NO WAIVER BY SELLER: Failure of Seller to insist on compliance of any provisions of this contract shall not be considered as a waiver of Seller of subsequent compliance with the same or any other provision.

SOLE AGREEMENT: This writing is intended by the parties as a final expression of their agreement and is intended also as a complete, integrated statement of the terms and conditions of their agreement, none of which can be modified, altered, amended or rescinded unless done so in writing signed by all parties hereto, irrespective of any usage of trade, course of dealing, understanding or writing (including without limitation any purchase orders or acknowledgements of Buyer) purporting to modify, vary, explain or supplement the terms of this agreement.

SELLER’S INSPECTION: In the event that Buyer shall make claim upon Seller for any damages as specified and permitted hereinbefore, Seller shall have the right to inspect any goods subject to such claim and Buyer shall make such goods available to Seller’s inspection within five (5) days after receipt by Seller of Buyer’s claim.

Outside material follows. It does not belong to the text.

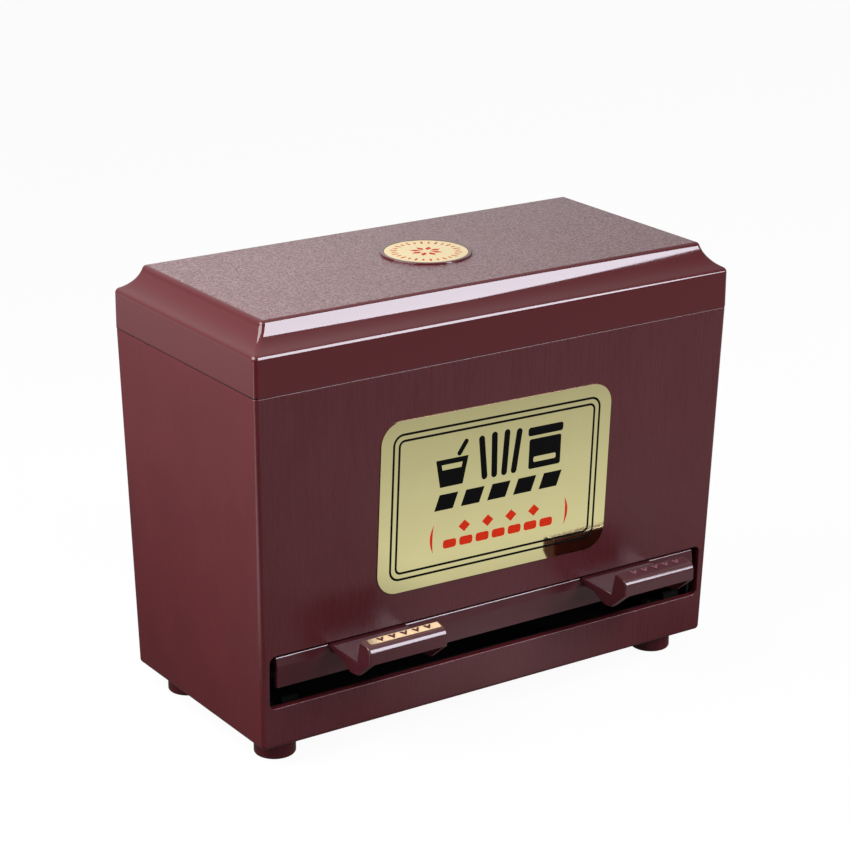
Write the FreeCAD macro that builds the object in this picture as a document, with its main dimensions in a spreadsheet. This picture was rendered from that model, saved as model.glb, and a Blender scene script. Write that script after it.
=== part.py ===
# Straw dispenser: a tapered case on four feet, a lift-off lid, and a press bar with two finger tabs.
# Millimetres, +Z up, +X to the right, -Y to the front. The origin is on the table, under the
# middle of the whole outline, tabs included.
import FreeCAD, Part
import math
import os
import Sketcher
from types import SimpleNamespace

SIZES = {
    # Case: a tub that tapers downwards.
    "case_height": 151.3,
    "case_top_length": 234.8,
    "case_top_depth": 114.8,
    "case_base_length": 227.2,
    "case_base_depth": 106.3,
    "case_wall": 3.0,
    "case_floor": 3.0,
    "case_corner": 2.0,
    "case_base_rounding": 2.0,
    "case_rim_rounding": 0.4,
    # Dispensing slot in the front wall. Its lower lip is measured from the case's underside.
    "slot_end_land": 1.5,
    "slot_lip": 17.95,
    "slot_height": 23.15,
    "slot_corner": 3.0,
    "slot_edge_rounding": 0.4,
    # Lid. The band is its upright edge, and the cove rises from there to the flat top.
    "lid_end_overhang": 0.1,
    "lid_side_overhang": 0.1,
    "lid_height": 28.0,
    "lid_band": 16.8,
    "lid_corner": 2.0,
    "cove_inset": 8.9,
    "cove_radius": 14.8,
    "lid_wall": 3.0,
    "lid_hem_rounding": 0.5,
    "lid_rim_rounding": 2.2,
    "lid_top_rounding": 2.1,
    "lid_mitre_rounding": 1.8,
    "skirt_drop": 6.0,
    "skirt_wall": 1.5,
    "skirt_gap": 0.5,
    "skirt_ledge": 1.5,
    # Badge, and its raised ring on the lid.
    "badge_radius": 17.7,
    "badge_thickness": 0.5,
    "badge_gap": 0.2,
    "badge_depth": 0.6,
    "ring_radius": 19.4,
    "ring_height": 0.9,
    "ring_rounding": 0.4,
    # Label on the front, stuck on slightly askew.
    "label_length": 115.6,
    "label_height": 74.6,
    "label_thickness": 0.4,
    "label_corner": 9.5,
    "label_offset": -2.0,
    "label_rise": 92.1,
    "label_turn": 1.0,
    # Feet and their screws.
    "foot_height": 10.0,
    "foot_radius": 8.75,
    "foot_rounding": 1.0,
    "foot_inset_side": 15.1,
    "foot_inset_end": 16.5,
    "foot_screw_radius": 1.75,
    "foot_screw_length": 15.0,
    "foot_head_radius": 3.5,
    "foot_head_height": 2.4,
    "foot_sink": 5.0,
    "screw_gap": 0.15,
    "thread_gap": 0.05,
    # Rod, and the bar that turns on it. Places on the bar are measured from the rod's axis.
    "rod_radius": 2.0,
    "rod_fit_gap": 0.05,
    "bar_end_gap": 1.0,
    "bar_height": 13.1,
    "bar_wall": 2.4,
    "bar_setback": 0.1,
    "bar_gap_above": 1.0,
    "bar_top_above_rod": 10.1,
    "bar_face_before_rod": 12.5,
    "facet_height": 4.1,
    "facet_lean": 0.8,
    "bar_rim": 1.0,
    "bar_edge_rounding": 0.8,
    "pocket_depth": 2.9,
    "pocket_slope": 5.0,
    "pocket_back": 2.2,
    "pocket_wall": 2.2,
    "shield_radius": 13.5,
    "shield_tail_angle": 45.0,
    "rib_wall": 3.0,
    "rib_recess": 6.7,
    "mid_rib_offset": 48.0,
    "rib_clearance": 0.4,
    "hub_radius": 5.5,
    "heel_reach": 15.0,
    "heel_drop": 1.0,
    "heel_height": 4.0,
    "heel_foot": 5.0,
    "heel_root_reach": 2.75,
    "heel_root_drop": 4.4,
    "bush_wall": 0.95,
    "bush_flange": 0.8,
    "bush_flange_rim": 1.2,
    "bush_fit_gap": 0.02,
    # Finger tabs. Their reaches are measured forward from the bar's face.
    "tab_width": 37.2,
    "tab_end_inset": 24.47,
    "tab_wall": 2.2,
    "tab_above_bar": 0.3,
    "tab_arm_drop": 0.5,
    "valley_reach": 20.5,
    "ridge_reach": 22.9,
    "ridge_rise": 10.5,
    "ridge_rounding": 1.1,
    "tab_reach": 30.4,
    "nose_drop": 1.7,
    "nose_rounding": 3.0,
    "plate_height": 6.8,
    "toe_reach": 21.3,
    "toe_drop": 6.1,
    "belly_reach": 16.0,
    "belly_drop": 6.9,
    "calf_reach": 9.0,
    "calf_drop": 3.8,
    "web_root_height": 1.5,
    "toe_rounding": 3.0,
    "tab_edge_rounding": 0.7,
    "root_depth": 3.0,
    "peg_radius": 1.2,
    "peg_spread": 12.0,
    "peg_drop": 2.1,
    "peg_tip": 10.6,
    "peg_gap": 0.1,
    "foil_thickness": 0.15,
    "foil_width": 3.5,
    "foil_start": 1.15,
    "foil_left_gap": 2.4,
    "foil_right_gap": 1.0,
    # Tray in the bottom of the case.
    "tray_gap": 0.3,
    "tray_base": 2.5,
    "tray_corner": 3.0,
    "boss_radius": 4.5,
    "boss_height": 5.5,
    "trough_wall": 2.0,
    "trough_rise": 11.5,
    # Side cheeks, which carry the rod and the ramp.
    "cheek_wall": 2.4,
    "cheek_gap": 0.6,
    "nose_height": 8.0,
    "nose_depth": 5.5,
    "lug_length": 9.0,
    "lug_depth": 12.0,
    "lug_height": 3.0,
    "lug_spread": 18.0,
    "lug_screw_inset": 4.2,
    "bracket_depth": 9.4,
    "bracket_height": 3.0,
    "small_screw_radius": 1.3,
    "small_screw_length": 5.0,
    "small_head_radius": 2.6,
    "small_head_height": 1.8,
    "shelf_depth": 4.5,
    "shelf_height": 3.2,
    "spring_peg_radius": 1.0,
    "spring_peg_length": 3.2,
    # Hopper ramp. Its nose hangs over the bar's shield.
    "ramp_wall": 2.5,
    "ramp_end_gap": 0.6,
    "ramp_back_rise": 85.0,
    "ramp_shelf": 12.0,
    "ramp_back_gap": 0.5,
    "ramp_nose_gap": 0.7,
    "throat_width": 9.0,
    # Clips, springs and stops.
    "clip_radius": 4.0,
    "clip_wall": 0.6,
    "clip_gap": 0.2,
    "clip_mouth": 3.0,
    "spring_wire_radius": 0.4,
    "spring_turns": 5.25,
    "spring_end_gap": 0.2,
    "spring_arm": 7.0,
    "spring_tail": 11.0,
    "spring_seat_gap": 0.1,
    "rest_pad_height": 2.0,
    "press_pad_length": 8.0,
    "stop_gap": 0.3,
    "press_angle": 35.0,
}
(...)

Such inspection may be carried out by any agent, servant, employee, consultant or independent contractor selected by Seller.

SUCCESSORS AND ASSIGNS: This agreement shall be binding upon and inure to the benefit of the successors of the parties hereto but shall not be assignable by either party without the written consent of the other party. In the event of any voluntary or involuntary bankruptcy, receivership, insolvency or reorganization proceeding of either party against either party, or the assignment of all or substantially all of the assets of either party for the benefit of creditors, the other party may terminate the agreement by giving written notice of same, which shall be effective upon the date it is issued. Shipments within the above limits will constitute complete fulfillment of the order by Seller.

CHOICE OF LAW; VENUE: This order, and the delivery, and payment for the goods ordered hereby, are governed by Pennsylvania substantive law. Any action brought in respect of this agreement must be brought in a state or federal court located in Montgomery County, Pennsylvania.